Designed to educate Wake Forest law students and the community about the proposed amendment, the panel of speakers will share both legal and faith-based issues surrounding the legislation. The list of presenters includes Landis Wade (’83), partner at McGuire Woods LLP; Shannon Gilreath, Wake Forest professor of law and women’s and gender studies; Dr. Angela Yarber, pastor for preaching and worship at Wake Forest Baptist Church; and Suzanne Reynolds, executive associate dean of academic affairs at Wake Forest University School of Law.
Reynolds said she encourages law students and community members to participate in the upcoming event so they know what purpose the amendment will serve. She said people need to realize that a vote in favor of this amendment will not ban same-sex marriage in North Carolina because it already is banned. She also noted that the only way that law would change would be by federal action requiring all states to legalize same-sex marriages.
Reynolds said the problem with the amendment, however, is the fact that it would deny many same-sex families the benefits that other families enjoy. She said the latest polls show that nearly 60 percent are in favor of the amendment, but she said that number continues to slip as more people realize that the amendment would discriminate against these families.

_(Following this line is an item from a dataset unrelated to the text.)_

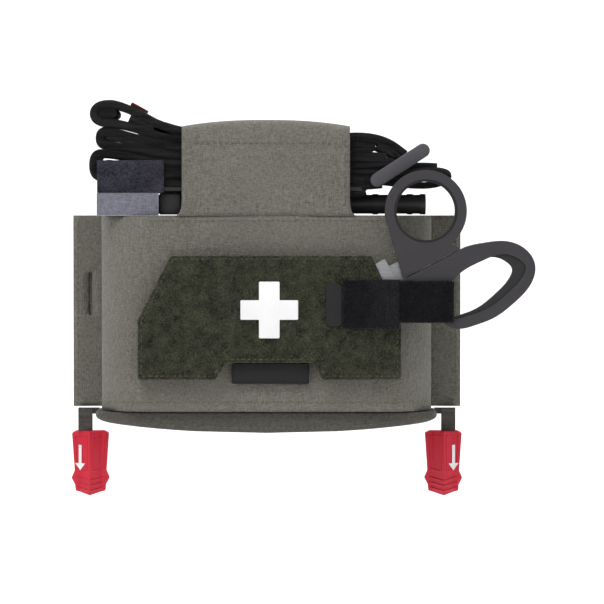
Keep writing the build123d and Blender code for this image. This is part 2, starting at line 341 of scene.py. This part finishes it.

“As people get more information, I think they will be against the amendment because they will realize that it is making a negative statement and is mean-spirited,” Reynolds said. “The state has declared that it will protect all families from domestic violence and will extend healthcare to all families without regard to their sexual orientation, but this amendment would put all of that in doubt.”
“Amendment One: The Facts” is being co-sponsored by the American Constitution Society at Wake Forest law school and the law school’s OUTLAW student organization. Mark Vaders (’13), membership chair for the Wake Forest chapter, said members were eager to be part of the event since their goal is to “promote the vitality of the U.S. Constitution and the fundamental values it expresses.” He said the chapter takes no formal stance on the amendment, but rather seeks to educate the community so citizens can make an informed decision.

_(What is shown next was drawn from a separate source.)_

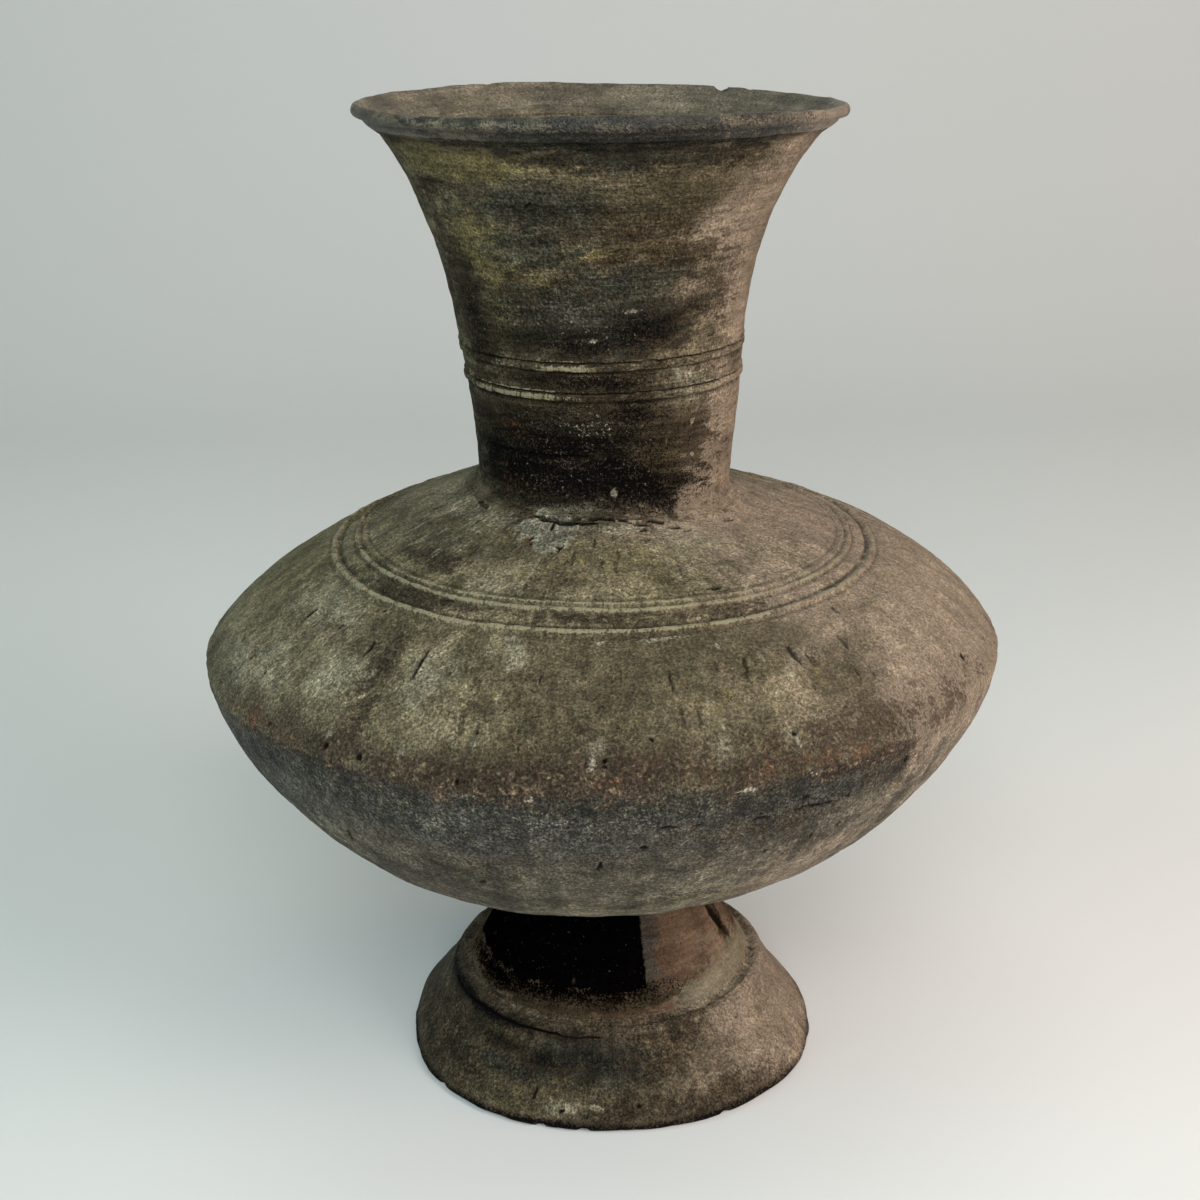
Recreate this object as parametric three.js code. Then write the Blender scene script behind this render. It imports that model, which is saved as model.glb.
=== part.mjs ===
// A pedestalled earthenware bottle: a flattened round body on a hollow two-stage foot, with a
// trumpet neck that ends in a rolled lip. Each mesh is one piece of clay that was shaped by itself
// and luted to the next. Millimetres, +Z up, origin in the middle of the foot's resting edge.
import * as THREE from "three";

// Heights of the stages, from the table up: skirt, stem, bowl, shoulder, neck and lip.
const skirtHeight = 24.3;
const stemHeight = 37.4;
const bowlHeight = 78.3;
const shoulderHeight = 49.7;
const neckHeight = 102.3;
const lipHeight = 8;

// Outside radii.
const footRadius = 68;
const ledgeRadius = 53;
const stemBaseRadius = 47;
const stemTopRadius = 33;
const bellyRadius = 122.4;
const neckRadius = 38.5;
const mouthRadius = 63.5;
const lipRadius = 72.5;

// How the body curves above and below its widest ring: the spread is how soon each form leaves the
// ring, the roundness how tightly it turns there.
const shoulderSpread = 1.2;
const shoulderRoundness = 0.667;
const bowlSpread = 1.8;
const bowlRoundness = 0.61;

// How the neck and the stem widen: an even taper, then a power of the height.
const neckTaper = 7;
const mouthPower = 4;
const stemPower = 1.8;

// Walls. The neck's and the stem's are measured level, the body's square to its ring and axis.
const neckWall = 5;
const shoulderWall = 5.5;
const bowlWall = 6.5;
const stemWall = 7;
const skirtWall = 7.5;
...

“We decided to co-sponsor the Amendment One event at the law school because of the nature of our club and its mission,” said Anna Szamosi (’13), Wake Forest chapter president. “Our purpose is to create a forum for dialogue and education about constitutional issues. Naturally, we thought an event exploring this proposed amendment to the state’s constitution would be a big hit and it could help students and faculty learn more about what they will be voting on come May 8.”
Reynolds shared those sentiments while applauding Wade for his efforts on the project.
“I am proud that Landis had the interest to share the truth and the ability to bring publicity to this event,” Reynolds said. “I was only too happy to help him do that.”
The mission of the newly former Wake Forest law school chapter of the American Constitution Society is to highlight constitutional issues in the federal and state arenas that could have effects on the rights and liberties of individuals. ACS strives to ensure that the legal system includes the important values of compassion and respect for the individual in all decisions, laws, and regulations. The purpose of our events is create dialogue on court decisions or statutes that may implicate individual rights and to educate students at Wake Forest law school on how their rights are advanced or restricted by those laws.